Espero que lo que sí me gusta haya quedado igual de claro: de entrada, estos 100 juegos seleccionados, y los otros tantos que se anotaban al final de cada lista como alternativas. También una industria que cada vez es más industrias y permite nichos con modelos de negocio diferentes y más razonables. Una crítica que, poco a poco, va ganando en voces reflexivas y con establecimiento de la agenda propio. Un campo en el que personas que no verían jamás Stalker o El caballo de Turín se atreven con Death Stranding. Un atrevimiento con temas complejos que, de vez en cuando, está a la altura de las circunstancias. Una creatividad que siempre encuentra su camino. Unos consumidores exigentes que señalan las condiciones de producción de su hobby y piden textos más complejos. Una voluntad, que no por idealista es menos loable, de usar el lenguaje del videojuego para discutir la realidad y mejorar las cosas. Unos jugadores que, como en el subforo de Reddit «PatientGamers«, deciden bajarse del ciclo de novedades y jugar a su ritmo. Una apreciación cada vez mayor del juego breve (nosotros empezamos con el Shortplay en 2015 y The Verge abrió una sección con el mismo concepto ¡y nombre! en 2017), lo que se traduce en un mayor respeto por el tiempo del jugador y un mayor desprecio al relleno. Una preservación cada vez mejor y más valorada. Y, sobre todo, una creciente difuminación de lo que significa «videojuego», etiqueta bajo la que caben cada vez más cosas y más jugadores.

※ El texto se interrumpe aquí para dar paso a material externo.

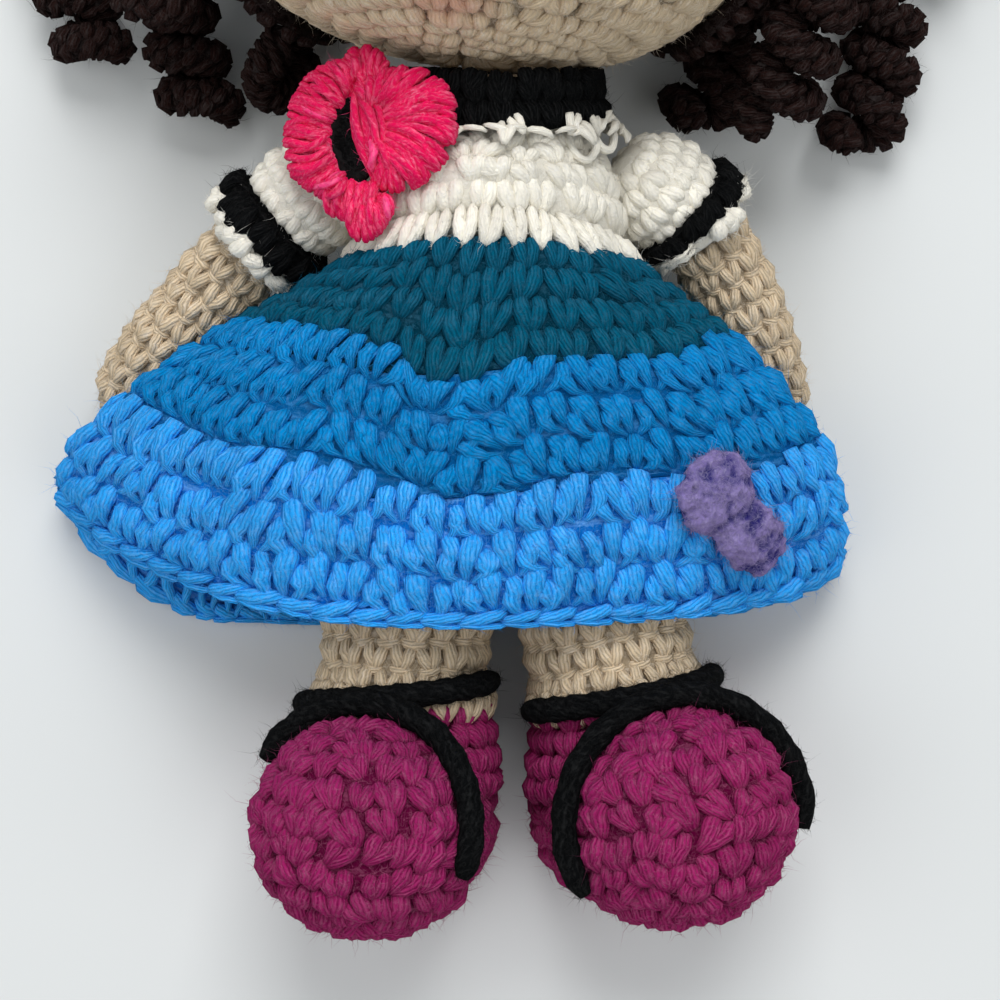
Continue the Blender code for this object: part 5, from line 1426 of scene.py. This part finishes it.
class DOLL_OT_skirt(bpy.types.Operator):
    """The three tiers of the skirt, with their tall stitches and the chained hem"""

    bl_idname = "doll.skirt"
    bl_label = "Skirt"

    def execute(self, context):
        sizes = context.scene.doll_sizes
        slots = {"top": "teal_yarn", "middle": "mid_blue_yarn", "hem": "light_blue_yarn"}
        angles = even_angles(0.7, 260)
        teal, blue = edge_shares(TEAL_EDGE, angles), edge_shares(BLUE_EDGE, angles)
        seen_edges = {"top": (0 * teal, teal + 0.02), "middle": (teal, blue), "hem": (blue, 0 * blue + 1)}
        plump = vee_stitch(6.6 * MM, 6.4 * MM, 1.5 * MM)
        flat = vee_stitch(9.0 * MM, 8.0 * MM, 1.0 * MM, 6)
        for i, (name, start, end) in enumerate(SKIRT_TIERS):
            material = yarn(slots[name])
            gap = TIER_GAP / (SKIRT_WAIST - SKIRT_HEM) if start > 0 else 0
            outer, inner = (
                skirt_cloth(packed_edge(start, angles) + gap, packed_edge(end, angles), angles, 24, side * 0.5 * MM)
                for side in (1, -1)
            )
            made = Yarn()
            # Each tier's cloth is drawn wholly in its deep colour: painted shade under its stitches
            made.skin(np.concatenate([outer.points, inner.points[::-1]]), looped=True)
            cloth = made.piece(f"skirt_{name}_cloth", material)
            finished(cloth, "torso", slots[name], f"skirt_{name}_tier")
            area = float(sum(outer.around[:-1] * np.diff(outer.travel)))
            face, lining = (skirt_cloth(*seen_edges[name], angles, outset=side * 0.5 * MM) for side in (1, -1))
            stitches = Yarn()
            if name == "top":
                lay(stitches, face, plump, (0, face.length), 51, lift=-0.6 * MM, upside=True, lean=0.2, wander=0.12)
            else:
                room = face.length - (3.4 * MM if name == "hem" else 0)
                leaf = leaf_stitch(sizes.leaf_width * (1.04 if name == "hem" else 1), sizes.leaf_height, 1.5 * MM)
                lay(stitches, face, leaf, (0, room), 53 + i, lift=-0.1 * MM, upside=True, rows=3, lean=0.24, wander=0.12)
            backing = Yarn()
            lay(backing, lining, flat, (0, lining.length), 56 + i, lift=0.5 * MM, inside=True, upside=True)
            if name == "hem":
                for k, (rim, within) in enumerate(((face, False), (lining, True))):
                    for slope, low, high in ((1, 3.9, 0.9), (-1, 1.6, -0.6)):
                        chain = slanted_stitch(7.2 * MM, 3.0 * MM, 1.35 * MM, slope=slope)
                        span = (rim.length - low * MM, rim.length - high * MM)
                        lay(backing if within else stitches, rim, chain, span, 60 + k, inside=within, upside=True, rows=1)
            upper = stitches.piece(f"skirt_{name}_stitches", material)
            finished(upper, "torso", slots[name])
            lower = backing.piece(f"skirt_{name}_lining", material)
            finished(lower, "torso", slots[name])
            fibres = {"top": 8500, "middle": 9500, "hem": 12500}[name]
            add_halo(f"skirt_{name}_halo", [upper], "torso", material, slots[name], fibres, 63 + i, reach=1.4 * MM)
        self.add_waist(angles)
        return {"FINISHED"}

    def add_waist(self, angles):
        """The last white round of the bodice, whose points lie over the teal."""
        rings = []
        for height, outset in ((-6.5, 0.6), (-9.5, 1.2), (-11.5, 2.2)):
            share = (TORSO_TOP - height * MM) / TORSO_LENGTH
            wide, deep = torso_half(share, 1) + outset * MM, torso_half(share, 2) + outset * MM
            y = height * MM - SKIRT_WAIST_DIP * np.cos(angles) ** 2
            rings.append(np.stack([wide * np.cos(angles), y, TORSO_RISE + deep * np.sin(angles)], -1))
        over = skirt_cloth(0 * angles, 0 * angles + 0.06, angles, rows=4, outset=1.7 * MM)
        band = Cloth(np.concatenate([np.array(rings), over.points]))
        made = Yarn()
        points = vee_stitch(6.8 * MM, 6.0 * MM, 1.5 * MM, spread=0.25)
        lay(made, band, points, (1.4 * MM, 8.0 * MM), 69, lift=-1.0 * MM, upside=True, rows=1)
        waist = made.piece("waist_points", yarn("white_yarn"))
        finished(waist, "torso", "white_yarn")
        add_halo("waist_halo", [waist], "torso", yarn("white_yarn"), "white_yarn", 2500, 49, reach=1.0 * MM)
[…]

En la actualidad juego quizá menos de lo que me gustaría pero, salvo excepciones por trabajo y rigor académico, juego a lo que me gusta. Elijo cosas manejables (la consulta a HowLongToBeat.com salva siempre de pozos cometiempos), combino producciones de todo tipo (le hago menos ascos al AAA de lo que pueda parecer aquí), no me torturo por abandonar juegos a medias, llego a ellos cuando me apetece y no cuando la novedad manda, hago el caso justo a las tendencias en los medios, me ahorro casi toda polémica en redes, paso del completismo y los logros y, esto es lo más importante, tengo siempre Taiko no Tatsujin a mano por si necesito volver a puertos seguros. Así puedo seguir, creo, hasta bien entrada esta década, y confieso que ya voy apuntando juegos para nuevas listas. Seguimos jugando, parece. Gracias por seguir leyendo. Keep on keeping on.